CHAPTER XX.
Keraunus and his daughter reached their rooms less quickly than usual, for the steward dreaded a fresh attack from the blood-hound, which, to-night however, was sharing Antinous’ room. They found the old slavewoman up, and in great excitement, for she loved Selene, she was frightened at her absence, and in the children’s sleeping-room all was not as it should be.
Arsinoe went without delay to see the little ones, but the black woman remained with her master, and told him with many tears, while he exchanged his saffron-colored pallium for an old cloak, that the joy of her heart, little blind Helios had been ill, and could not sleep, even after she had given him some of the drops which Keraunus himself was accustomed to take.
“Idiotic animal!” exclaimed Keraunus, “to give my medicine to the child,” and he kicked off his new shoes to replace them with shabbier ones. “If you were younger I would have you flogged.”
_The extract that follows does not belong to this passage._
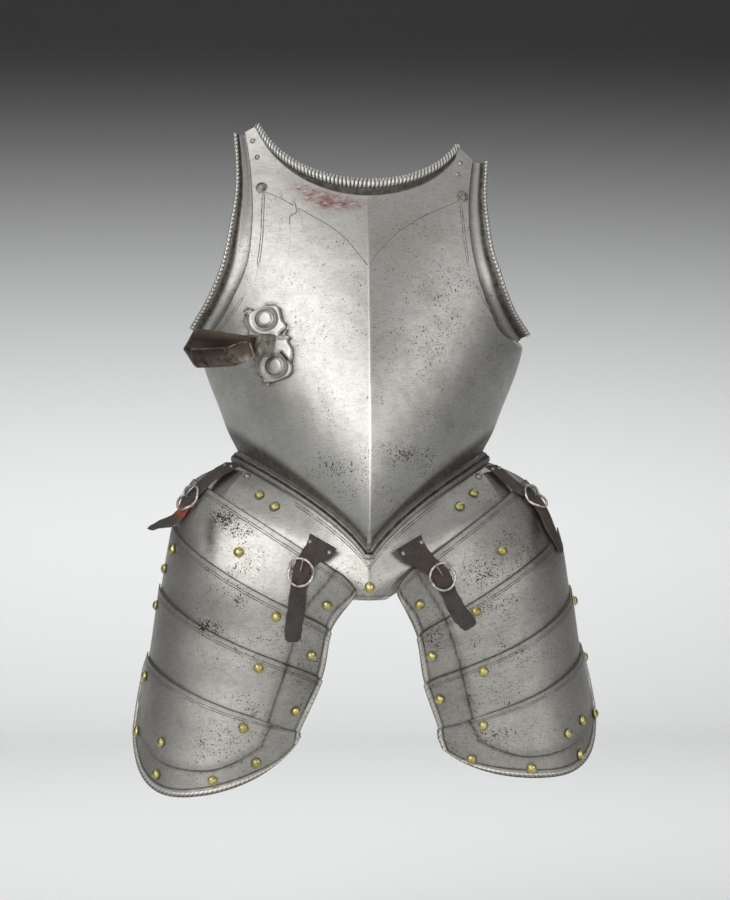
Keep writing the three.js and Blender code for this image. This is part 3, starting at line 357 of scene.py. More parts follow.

“But you did say the drops were good,” stammered the old woman.
“For me,” shouted the steward, and without fastening his shoe-straps round his ankles, so that they flapped and pattered on the ground, he hurried off into the children’s room. There sat his darling blind child, his ‘neir’ as he liked to call him, with his pretty, fair, curly head resting on Arsinoe’s breast. The child recognized his step, and began his little lament:
“Selene was away, and I was frightened, and I feel so sick, so sick.”
The steward laid his hand on the child’s forehead, and feeling how hot it was he began to walk restlessly up and down by the little bed.
“That is just how it always happens,” he said. “When one misfortune comes another always follows. Look at him Arsinoe. Do you remember how the fever took poor Berenice? Sickness, uneasiness, and a burning head.—Have you any pain in your head my boy?”
“No,” answered Helios, “but I feel so sick.”
The steward opened the child’s little shirt to see if he had any spots on his breast, but Arsinoe said, as she bent over him:
“It is nothing much, he has only overloaded his stomach. The stupid old woman gives him every thing he asks for, and she let him have half of the currant cake, which we sent her to fetch before we went out.”
“But his head is burning,” repeated Keraunus.
“He will be quite well again by to-morrow morning,” replied Arsinoe. “Our poor Selene needs us far snore than he does. Come father. The old woman can stay with him.”
“I want Selene to come,” whimpered the child. “Pray, pray, do not leave me alone again.”
“Your old father will stay with you my pet,” said Keraunus tenderly, for it cut him to the soul to see this child suffer. “You none of you know what this boy is to us all.”
“He will soon go to sleep,” Arsinoe asserted. “Do let us go, or it will be too late.”